If you want to show children that Native children are part of today's society, and that our lives reflect modern American society and our Native societies, you could read them Jingle Dancer by Cynthia Leitich Smith. In it, Jenna is getting ready to dance at a pow wow for the first time. She lives in a pretty typical American house in a neighborhood with tree-lined streets and sidewalks. Her family helps her get ready. Using Jingle Dancer you can say "this book is by Cynthia Leitich Smith, a writer who is Muscogee Creek." Introducing Jenna and her identity, and Cynthia and her identity, can go a long way towards situating Native people in the present, not that long-ago past where you usually find us.

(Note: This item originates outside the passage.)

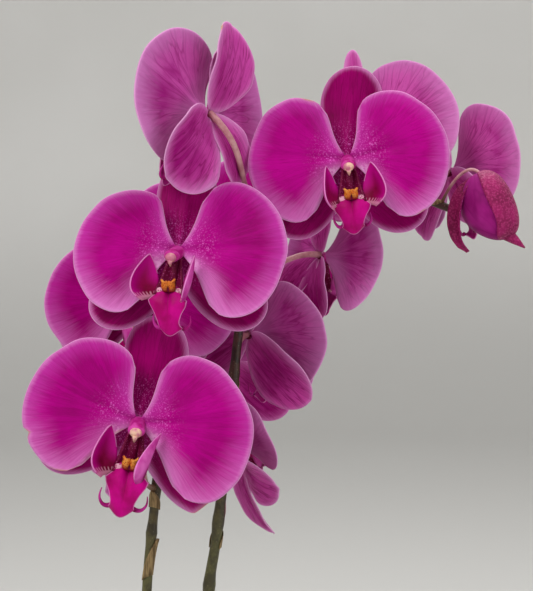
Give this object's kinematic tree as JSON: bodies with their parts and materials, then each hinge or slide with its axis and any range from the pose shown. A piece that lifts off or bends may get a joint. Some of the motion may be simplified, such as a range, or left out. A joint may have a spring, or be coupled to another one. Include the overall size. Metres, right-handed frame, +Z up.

From there, you could read Joy Harjo's The Good Luck Cat to your students. In it, Harjo works with the idea that cats have nine lives. In The Good Luck Cat, a Native girl's cat--named Woogie--goes missing. As you turn the pages of the book, you'll learn about other times when Woogie's life was in danger. And, as you turn those pages, you see the girl's Native identity in visual markers throughout the book. Harjo is also Muscogee Creek.  You could pull out a map and show your students where the Muscogee Creek Nation is located. Head over to their website and learn all you can about them, and share it with your students. In my visit to their site today, I learned that as of May 2012, they have 72,740 enrolled citizens. What a cool bit of info to share! Smith and Harjo are two of 72,740 citizens. That could even be a math problem. (Subtract two from 72,740, and what do you get?)


My third recommendation is Jan Bourdeau Waboose's SkySisters. In it, two Ojibway sisters walk, in the night, to see the SkySpirits (Northern Lights).  As the girls are out, they view the things around them, not from a mainstream American perspective, but from their Ojibway perspective where a rabbit or deer or coyote is more than just an animal in the world. Waboose is Ojibway.


For the record, I think the Common Core is a bad idea.